No spam at night? South Korea reveals anti-spam plan - Sophos comments

February 27, 2004 Sophos Press Release

The South Korean Government has announced a raft of measures to tackle unsolicited commercial email, or spam. The Government will invest 10 billion Korean Won by 2007 in the fight against spam mail, and spammers will face fines of 30 million Korean Won (approximately GBP 13,650), a 300 percent increase from the previous penalty. In addition, a law will be devised to prohibit the sending of spam at night (between 9pm and 9am).

The Seoul authorities also plan to build a centre to develop technology to combat the spread of illegal information and will co-operate with other countries in developing anti-spam guidelines and exchanging blacklists of known spammers.

"South Korea's plans to introduce a night-time spam curfew will cause a few raised eyebrows," said Graham Cluley, senior technology consultant, Sophos. "Everyone has probably felt the morning malaise of ploughing through the mountain of spam that has accumulated overnight, but unfortunately overseas spammers aren't going to respect the Korean public's bedtime. The reality is that spam is a global menace and it needs to be addressed all over the world."
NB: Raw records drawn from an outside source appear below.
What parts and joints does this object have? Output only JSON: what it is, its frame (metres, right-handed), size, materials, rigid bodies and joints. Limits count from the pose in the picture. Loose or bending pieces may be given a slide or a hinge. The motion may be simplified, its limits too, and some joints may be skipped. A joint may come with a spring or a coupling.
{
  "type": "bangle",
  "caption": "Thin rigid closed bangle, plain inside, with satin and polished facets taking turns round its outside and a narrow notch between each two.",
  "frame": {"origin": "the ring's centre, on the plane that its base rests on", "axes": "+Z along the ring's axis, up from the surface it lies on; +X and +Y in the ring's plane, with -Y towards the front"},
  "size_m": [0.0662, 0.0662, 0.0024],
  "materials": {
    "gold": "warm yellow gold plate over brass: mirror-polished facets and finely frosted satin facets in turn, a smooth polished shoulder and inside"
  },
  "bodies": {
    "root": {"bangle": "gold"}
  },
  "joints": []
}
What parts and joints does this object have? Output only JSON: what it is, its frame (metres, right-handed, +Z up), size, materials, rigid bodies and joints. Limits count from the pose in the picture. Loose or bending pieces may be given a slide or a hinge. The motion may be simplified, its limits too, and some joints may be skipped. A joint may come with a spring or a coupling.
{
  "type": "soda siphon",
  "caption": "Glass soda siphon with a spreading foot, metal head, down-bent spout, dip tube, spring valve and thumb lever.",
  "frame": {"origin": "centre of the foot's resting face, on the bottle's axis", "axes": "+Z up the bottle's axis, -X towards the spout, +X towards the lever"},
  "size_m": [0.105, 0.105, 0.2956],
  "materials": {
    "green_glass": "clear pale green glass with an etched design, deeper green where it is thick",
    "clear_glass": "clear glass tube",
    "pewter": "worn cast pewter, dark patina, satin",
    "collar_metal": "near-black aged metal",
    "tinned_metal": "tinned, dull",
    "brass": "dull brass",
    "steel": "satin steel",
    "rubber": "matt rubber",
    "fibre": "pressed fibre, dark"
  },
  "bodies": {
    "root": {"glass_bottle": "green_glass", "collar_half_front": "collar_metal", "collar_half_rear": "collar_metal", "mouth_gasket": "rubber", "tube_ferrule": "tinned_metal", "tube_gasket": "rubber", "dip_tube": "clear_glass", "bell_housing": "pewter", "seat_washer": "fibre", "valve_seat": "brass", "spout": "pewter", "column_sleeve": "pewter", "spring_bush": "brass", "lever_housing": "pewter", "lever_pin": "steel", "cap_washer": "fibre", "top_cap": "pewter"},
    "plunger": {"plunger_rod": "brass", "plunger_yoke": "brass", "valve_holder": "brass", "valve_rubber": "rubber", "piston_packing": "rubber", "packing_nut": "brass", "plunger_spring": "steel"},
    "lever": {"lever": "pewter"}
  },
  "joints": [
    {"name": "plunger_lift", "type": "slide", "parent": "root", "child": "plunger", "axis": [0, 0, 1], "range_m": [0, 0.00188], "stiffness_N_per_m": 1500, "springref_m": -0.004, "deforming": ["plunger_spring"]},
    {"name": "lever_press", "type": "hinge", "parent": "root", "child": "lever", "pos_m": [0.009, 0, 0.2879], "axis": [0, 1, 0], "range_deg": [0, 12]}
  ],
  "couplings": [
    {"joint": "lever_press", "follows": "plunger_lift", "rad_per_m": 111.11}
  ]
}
Research published by Sophos yesterday revealed that South Korea is the fourth biggest producer of spam - after the USA, Canada and China - accounting for over 1 in 20 spam messages. However, researchers believe that many of the messages may be being sent without the user's knowledge from machines compromised by spammers who are exploiting hacked computers.

Recently, the South Korean Fair Trade Commission fined 25 companies for sending unsolicited commercial messages via email and mobile phones. The fines totalled 64 million Won (approximately GBP 29,000).

"Korea's actions can only be welcomed, but legislation alone will not solve the spam plague. There needs to be collaboration between governments, computer users and technology if the problem is to be solved," continued Cluley.